The garage at the side of our house had a slanting sheet of tar covered metal that made a 45 degree angle with the roof. "Don't be climbing up on the garage roof, now, you children." we heard this every day. As soon as we were out of sight we'd plant our little shoeless feet at the bottom of this steep incline, grab the side with our hands and ease our way up to the roof. With each trip up we'd carry a load of pine cones and deposit them behind the board at the front of the garage that came up 3 feet from the roof floor. We'd make several trips until we stock piled enough, then we'd shout out our challenge to any passing kid.
"Come on! We'll stand you off and beat you in a game of war!" would be our cry. "Beat us if you can!"
The challenge would be answered with a flurry of pine cones sailing up into our faces. Each one would be blocked by the trash can lids we held in our left hands as shields. We were knights of the round table defending the high ground from the black knight and his minion. Our cloud of cones would sail with the added strength of gravity--we were kids whatted we know?--right onto the top of the enemy's pointed heads and garbage can shields.
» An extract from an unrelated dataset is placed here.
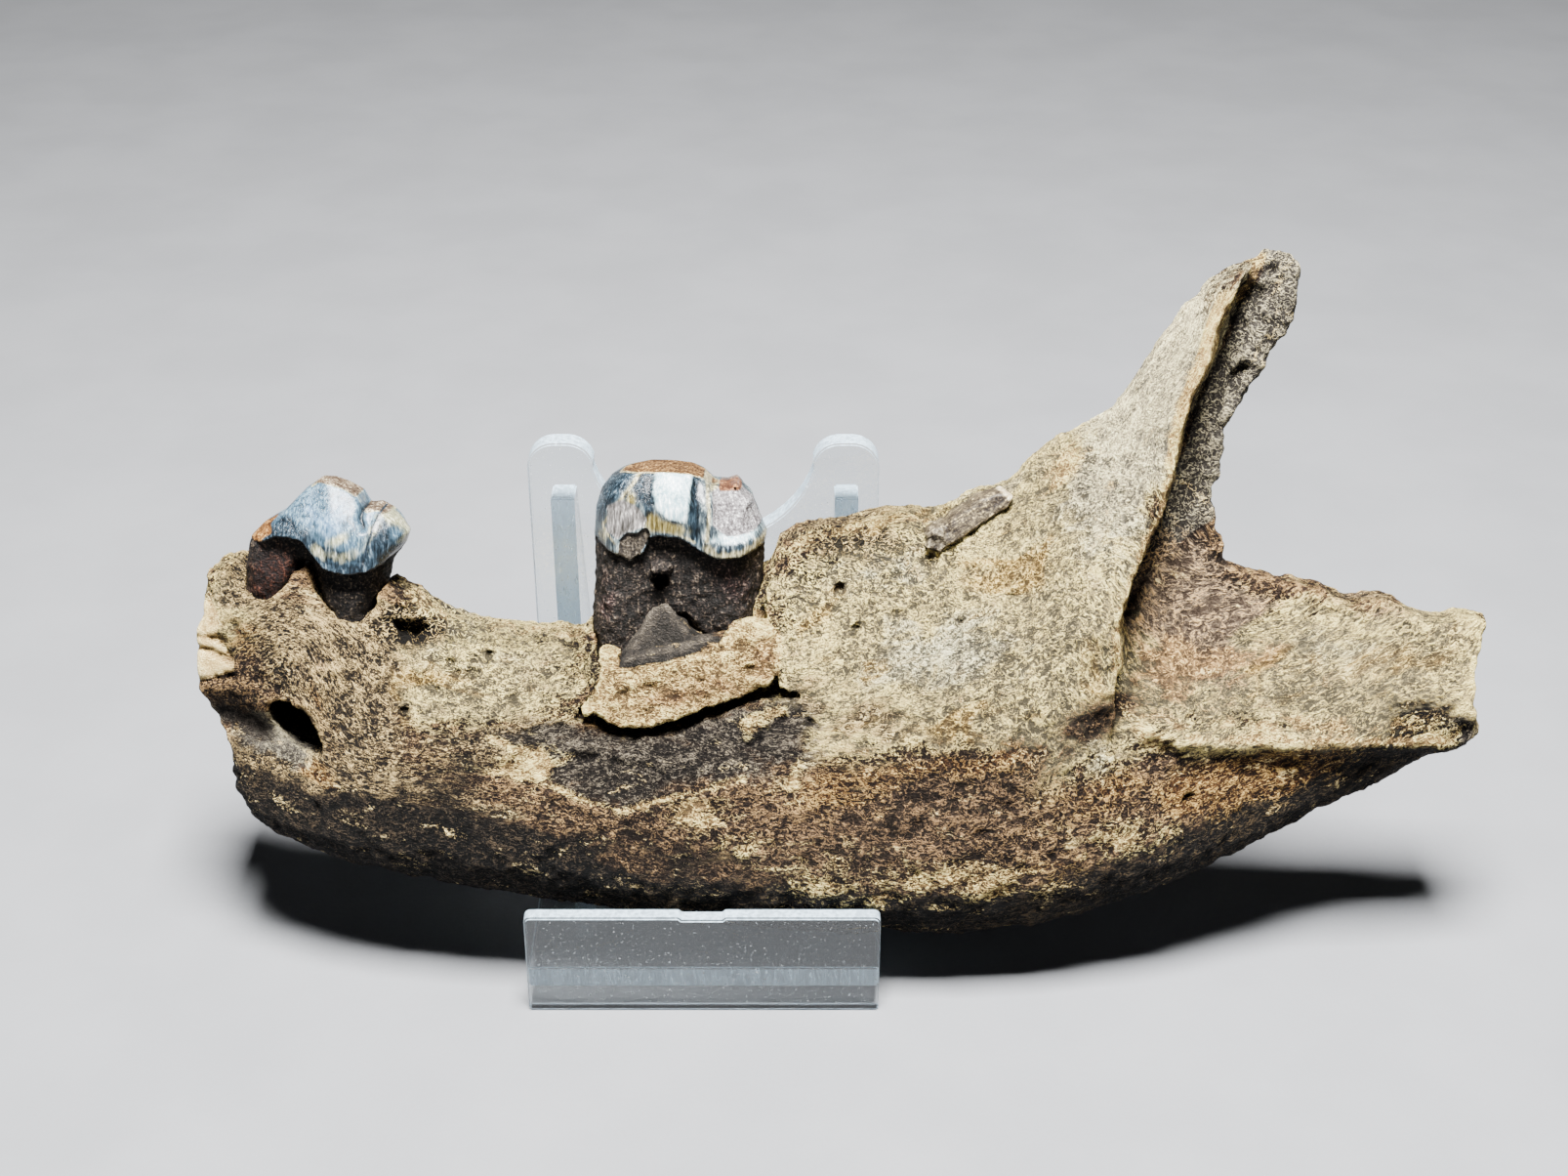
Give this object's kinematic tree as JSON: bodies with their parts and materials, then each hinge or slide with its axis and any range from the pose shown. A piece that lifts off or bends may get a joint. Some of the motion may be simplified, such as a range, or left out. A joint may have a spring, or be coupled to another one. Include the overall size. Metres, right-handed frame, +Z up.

Thunk! Thunk-thunk-thunk! Oww! Pine cones hurt with their pointed barbs and at times made contact with exposed skin. The battle would last until our pile was exhausted. We'd holler "Finished!" and make our way down to the ground to run off to the local mound of dirt to finish the battle in a game of King of the Hill.
Summer, here, was just as hot before air conditioning, but we never noticed it. The heat was just part of life. We escaped it any way we could. As kids we escaped through our imaginations into make believe lands and constant motion. It was our friend because it hailed the end of school for the months of June, July and August. We were free from "jail" to learn life's lessons on our own terms. We were happy and we showed it.